Paradoxalement, CB n’a connu que des succès critiques, publics et d’estime. Mais ceux-ci semblaient insuffisants à le rassurer. Tout a cependant été très vite. Aucune attente. Le Musée d’art moderne de la Ville de Paris en 1970. Un «solo show» chez la prestigieuse galeriste internationale Illona Sonnabend l’année suivante. La Documenta de Kassel en 1972. Et le parcours a ainsi continué, sans purgatoire ni temps mort, jusqu’à aujourd’hui. En 2011, Boltanski représentait la France à la Biennale de Venise. Une station parmi d’autres. Leur évocation complète donnerait le tournis. Notons pourtant que Lausanne a constitué une étape fondamentale pour Boltanski. Les gens de ma générations se souviennent de «Les Suisses morts», qui remplissait l’ancien MCB-a, alors dirigé par Jörg Zutter. La vision d’un Palais de Rumine transformé en nécropole pleine de caisses métalliques était extraordinaire.

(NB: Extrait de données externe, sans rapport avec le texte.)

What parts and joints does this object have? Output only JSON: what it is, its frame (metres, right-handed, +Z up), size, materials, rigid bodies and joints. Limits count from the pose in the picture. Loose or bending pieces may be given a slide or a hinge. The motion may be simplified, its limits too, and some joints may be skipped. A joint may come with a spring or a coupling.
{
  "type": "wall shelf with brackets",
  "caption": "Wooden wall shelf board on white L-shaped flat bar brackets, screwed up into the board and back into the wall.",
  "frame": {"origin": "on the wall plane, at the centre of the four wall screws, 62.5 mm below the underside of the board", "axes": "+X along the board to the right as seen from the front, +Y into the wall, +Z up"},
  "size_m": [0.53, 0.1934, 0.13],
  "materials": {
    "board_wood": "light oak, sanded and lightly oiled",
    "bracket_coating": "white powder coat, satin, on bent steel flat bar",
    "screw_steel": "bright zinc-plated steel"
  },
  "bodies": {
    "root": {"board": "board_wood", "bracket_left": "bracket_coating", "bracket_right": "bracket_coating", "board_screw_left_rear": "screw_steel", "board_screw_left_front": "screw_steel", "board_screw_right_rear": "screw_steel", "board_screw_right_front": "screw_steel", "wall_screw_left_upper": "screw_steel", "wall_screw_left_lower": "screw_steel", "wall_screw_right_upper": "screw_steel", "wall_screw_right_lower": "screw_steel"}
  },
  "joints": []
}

Un portrait récent de Boltanski. Photo 24 Heures.

Il ne fallait cependant pas voir trop souvent Christian Boltanski aux manettes. Comme il convient de ne pas trop assidûment fréquenter Annette Messager. L’observateur notait alors les redites. L’artiste semblait à la fin tirer parti d’un répertoire. Il convenait de même d’éviter les petits Boltanski, conçus pour de riches collectionneurs privés. C’était comme des modèles réduits, mais sans l’impact que ces derniers peuvent exercer sur l’imaginaire. Boltanski exigeait une immersion. C’est pour cela que Beaubourg, il y a deux ans, a décidé de réunir d’un bloc toutes ses principales pièces. Agglutinées, elles n’en formeraient du coup plus qu’une seule. L’effet train fantôme, en quelque sorte. Cela dit sans moquerie. Fantômes et fantasmes formaient bel et bien la trame d’un œuvre à nul autre pareil.

(1) On parle cependant de leucémie. L'artiste a passé trois semaines à l'Hôpital Cochin.